The emergence of pressure self-oscillations in the flow of heat carriers and the development of mechanisms for reducing the amplitude of these oscillations

Abstract

Self-oscillations of pressure arising in the elements of power equipment with an internal heat supply can, in some cases, impair the operation of this equipment. At high amplitudes of self-oscillations, conditions for its damage can be created. Thermoacoustic self-oscillations are a consequence of flow instability. A well-known example of processes accompanied by the generation of thermoacoustic self-oscillations is vibration combustion, which is observed in rocket engines, in air heaters for blast furnaces, etc.
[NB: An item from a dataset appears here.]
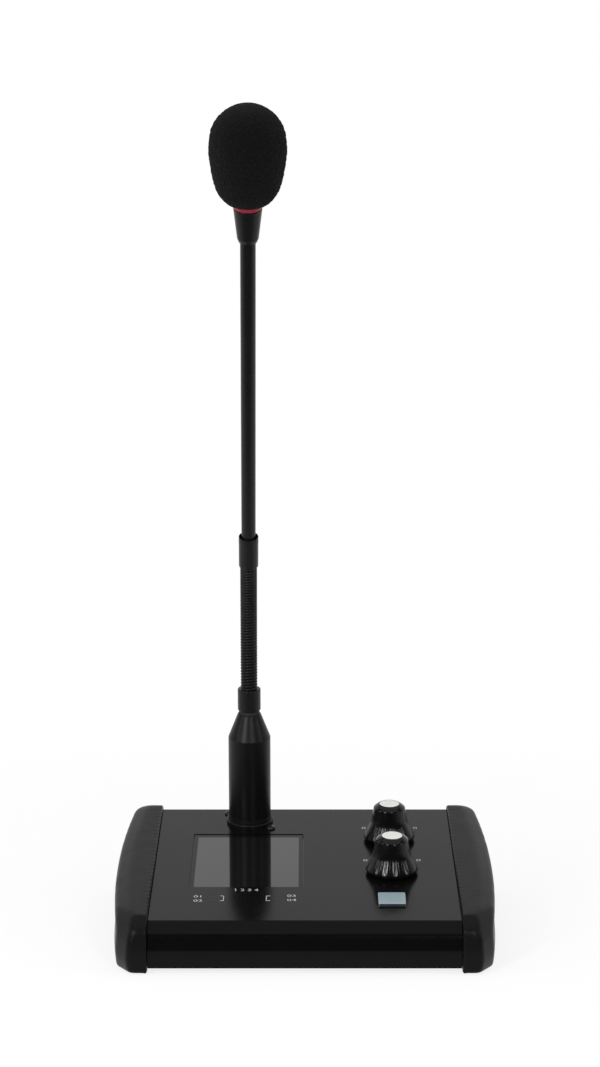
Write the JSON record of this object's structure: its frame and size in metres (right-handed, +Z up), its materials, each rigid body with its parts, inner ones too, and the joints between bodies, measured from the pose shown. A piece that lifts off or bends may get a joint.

In order to determine the characteristics of pressure self-oscillations, numerical studies of natural convection in a vertical channel with internal local heat release are carried out. Heat release from internal sources occurs in a limited section of the channel, which is closer to the inlet cross section of the channel. At the outlet cross section of the channel, there is a system of coaxial cylindrical bodies that constitute additional local hydraulic resistance to air flow. The characteristics of the air flow in the channel, which are accompanied by self-oscillations of velocity and pressure, are determined from the numerical solution of the system of equations of dynamics and heat transfer for a compressible medium, taking into account the dependence of the thermophysical properties of air on temperature. Based on the results of this solution, the velocity, pressure and temperature fields in the flow are determined. It is shown that changes in flow velocity and pressure with time have the character of oscillations with variable amplitude. Velocity oscillations at the channel outlet are in antiphase with velocity oscillations at the channel inlet. The amplitudes and frequencies of these oscillations are found. The measures were determined to reduce the amplitude of pressure fluctuations in the flow. Among them - the dispersal of sources of internal heat release and a decrease in local hydraulic resistance. These measures can be applied to reduce the negative impact of self-oscillations on power equipment.